Kalt- vs. Warmgolfende
Von Bahn zu Bahn fühle ich mich besser. Wir sind stark, weil wir uns bei diesem Wetter nicht im Haus verkriechen, tönt mein Selbstbewusstsein. Und ja, wir trotzen Wind und Wetter, werden nicht von der Sonne geblendet, nicht von der Hitze ausgedörrt, sind nicht verschwitzt und von Mücken umschwirrt wie die Warmgolfer:innen, stattdessen stärken wir unser Immunsystem und halten unsere Abwehrkräfte auf Trab. Die werden in der kalten Jahreszeit am besten durch maßvolle Bewegung an der frischen Luft trainiert.

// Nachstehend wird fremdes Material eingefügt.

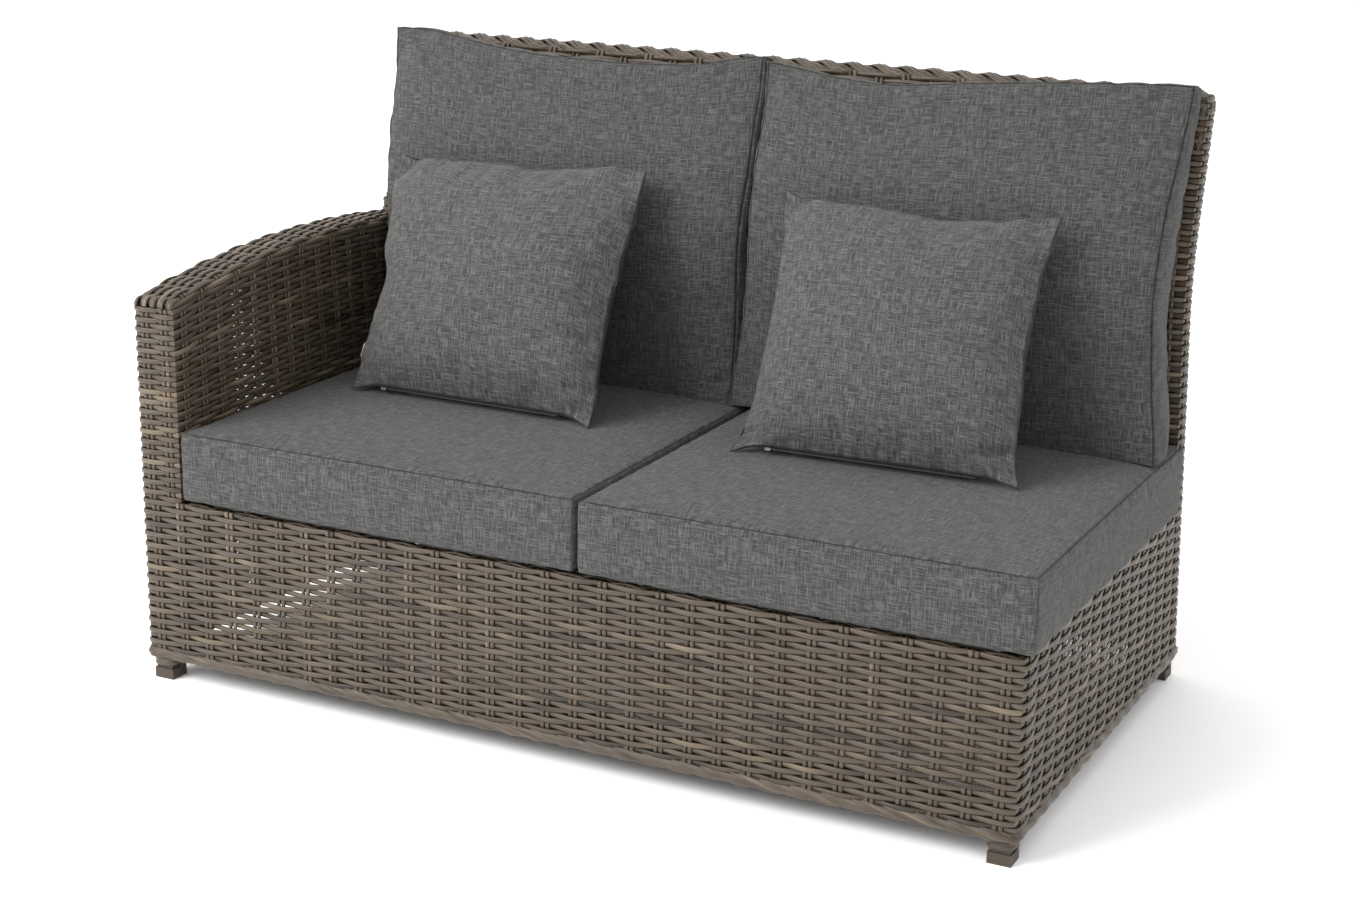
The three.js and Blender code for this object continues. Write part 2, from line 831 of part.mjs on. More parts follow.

Zudem hilft Golfen nachweislich gegen den Winterblues: Durch den starken Anstieg des Dopamin- und des Serotonin-Spiegels erleben Golfende eine Art Glücksrausch, sagen Expert:innen. Ich merke es!
In der Ruhe liegt die Kraft
Eingedrecktes Equipment und klamme Kleidung regen mich nicht auf. Ich bin tiefenentspannt: Die Ruhe und die Einsamkeit auf dem Platz wirken sich positiv auf mich, auf mein Spiel aus. Es sind einige passable Schläge dabei – ich sollte wirklich öfter in dieser Jahreszeit an meiner Performance feilen, dann würde ich zur neuen Saison sicher besser in Schwung und vermutlich auch trotz Weihnachtsplätzchen und Leckereien besser in Form sein. Unschlagbar ist das wohlige Gefühl nach der Winterrunde: Die Heimkehr ins warme Zuhause, der heiße Kaffee danach … ich bin eindeutig eine Kaltgolfende! Und du?